Apenas com o uso cada vez maior da tecnologia.
Como vê o papel da mulher em todo esse contexto local e mundial?
Entender o papel das mulheres na sociedade, antes de tudo, conforma ter uma outra noção de poder. Passar de uma noção de poder como algo que se possui e se quer, a todo custo, manter, para uma noção mais relacional de poder. O gap principal a ultrapassar, passa, pois, no aspecto das mulheres no Brasil, por três vertentes básicas: a concordância entre a lei escrita e a sua prática; maior inclusão participativa feminina na vida pública; e mudança de cultura e de mentalidades na sociedade. Muito se tem a fazer, portanto. Ao largo da história do Brasil, encontram-se diversos rastros da afirmação das mulheres na vida pública, pequenas conquistas que, quando enunciadas, não demonstram a importância de tais desideratos terem sido alcançados, nem, muito menos, as lutas e sacrifícios que, por vezes, lhes deram origem.
Acredita que as estratégias que as redes sociais vêm adotando para garantir a eficiência e a segurança nas eleições são verdadeiramente eficientes?

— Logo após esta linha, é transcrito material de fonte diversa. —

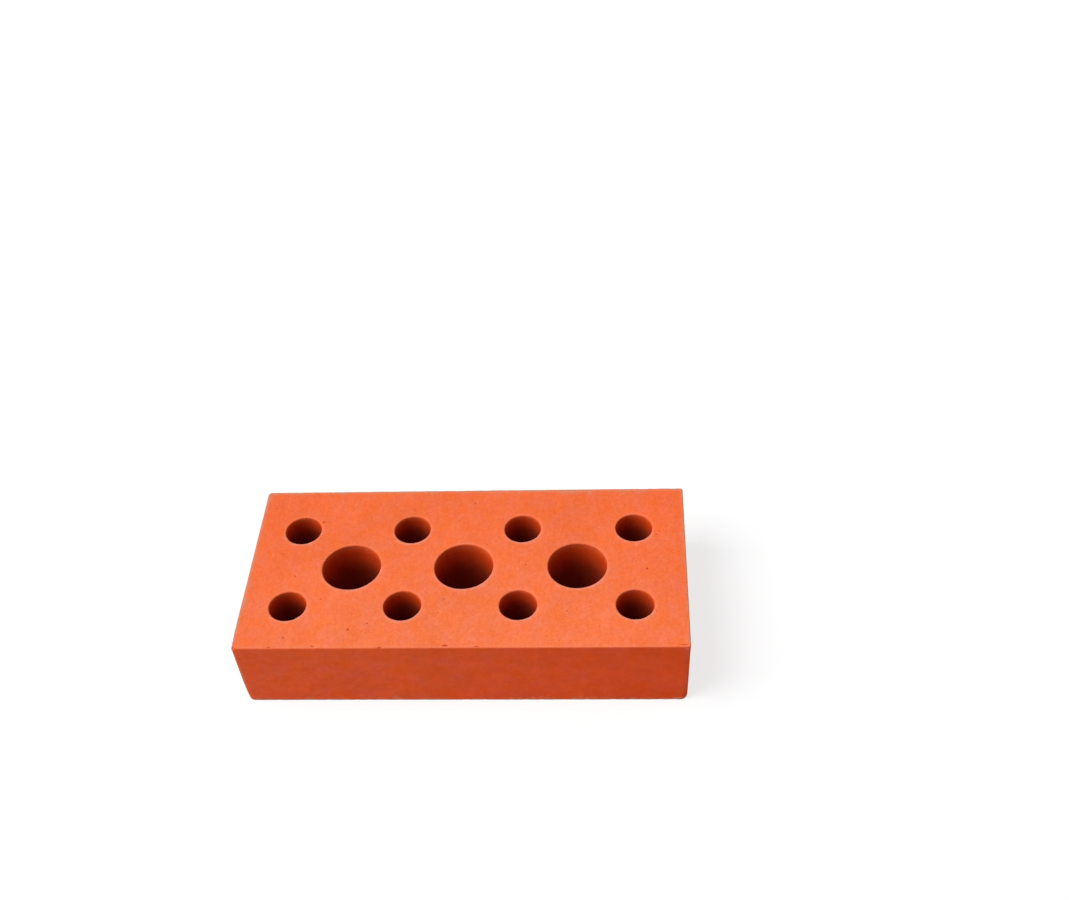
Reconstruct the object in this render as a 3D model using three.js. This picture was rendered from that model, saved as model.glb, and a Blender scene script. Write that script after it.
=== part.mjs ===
// Perforated clay brick: one extruded, wire-cut and fired piece, lying on its bed face.
//
// Millimetres. +X runs along the length, +Y across the width and +Z up.
// The origin is the centre of the lower bed face.

import * as THREE from 'three';

// Size of the fired brick
const LENGTH = 240;
const WIDTH = 115;
const HEIGHT = 45;

// Edges: the die rounds the upright corners, and the cut edges are only eased
const CORNER_RADIUS = 2;
const ARRIS_EASE = 0.6;

// Cores: a row of large ones down the middle, between two rows of small ones.
// Each large core stands midway between two small ones.
const CORE_PITCH = 62;
const ROW_PITCH = 27.7;
const SMALL_CORE_RADIUS = 10;
const LARGE_CORE_RADIUS = 16;
const SMALL_CORES_IN_ROW = 4;
const LARGE_CORES_IN_ROW = SMALL_CORES_IN_ROW - 1;

// The cores sit a little off the middle of the brick
const CORES_OFF_CENTRE_X = -1.3;
const CORES_OFF_CENTRE_Y = -1;

// Facets
const CORNER_SEGMENTS = 6;
const EASE_SEGMENTS = 2;
const CORE_SEGMENTS = 40;

const QUARTER_TURN = Math.PI / 2;
const FULL_TURN = Math.PI * 2;

function arcPoints(centreX, centreY, radius, startAngle, sweep, segments) {
  const arc = new THREE.EllipseCurve(centreX, centreY, radius, radius, startAngle, startAngle + sweep);
  return arc.getPoints(segments);
}

// The brick's outline in plan: a rectangle with four rounded corners
function outlineShape() {
  const cornerX = LENGTH / 2 - CORNER_RADIUS;
  const cornerY = WIDTH / 2 - CORNER_RADIUS;
  const corners = [
    [cornerX, cornerY],
    [-cornerX, cornerY],
    [-cornerX, -cornerY],
    [cornerX, -cornerY],
  ];
  const points = corners.flatMap(([x, y], turn) =>
    arcPoints(x, y, CORNER_RADIUS, turn * QUARTER_TURN, QUARTER_TURN, CORNER_SEGMENTS)
  );
  return new THREE.Shape(points);
}

// One round core as a hole in the plan; the circle's last point repeats its first
function corePath(x, y, radius) {
  const points = arcPoints(x, y, radius, 0, FULL_TURN, CORE_SEGMENTS);
  points.pop();
  return new THREE.Path(points);
}

// A row of cores along X, evenly spaced about the middle of the group
function coreRow(count, y, radius) {
  const firstX = CORES_OFF_CENTRE_X - ((count - 1) * CORE_PITCH) / 2;
  return Array.from({ length: count }, (_, i) =>
    corePath(firstX + i * CORE_PITCH, CORES_OFF_CENTRE_Y + y, radius)
  );
}

function perforatedPlan() {
  const plan = outlineShape();
  plan.holes.push(...coreRow(SMALL_CORES_IN_ROW, ROW_PITCH, SMALL_CORE_RADIUS));
  plan.holes.push(...coreRow(LARGE_CORES_IN_ROW, 0, LARGE_CORE_RADIUS));
  plan.holes.push(...coreRow(SMALL_CORES_IN_ROW, -ROW_PITCH, SMALL_CORE_RADIUS));
  return plan;
}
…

Sim, na medida que atuam em parceria e com transparência. Elas podem contribuir e devem contribuir com a celeridade das informações, permitindo ao judiciário realizar uma maior fiscalização e combate aos ilícitos. Devem ser neutras, porém. E é indispensável uma definição dos papeis na circulação de conteúdo, porque as plataformas e provedores tem um modelo de negócio, que muitas vezes é utilizado para encontrar o melhor celular que atenda nossas necessidades, melhores preços de passagens e até o amor perfeito. Interferem, entretanto, diretamente na forma como a informação e a desinformação circulam e, assim, impactam diretamente no dano causado pelos perfis. Assim, o conteúdo publicado por um terceiro, de forma orgânica ou paga, assim como a matemática do aplicativo que atua para ampliar ou reduzir o alcance do que foi publicado, geram responsabilidades individuais.
O que faz Kamile Castro sentir-se dona de si?
Os outros! E saber que paz custa caro!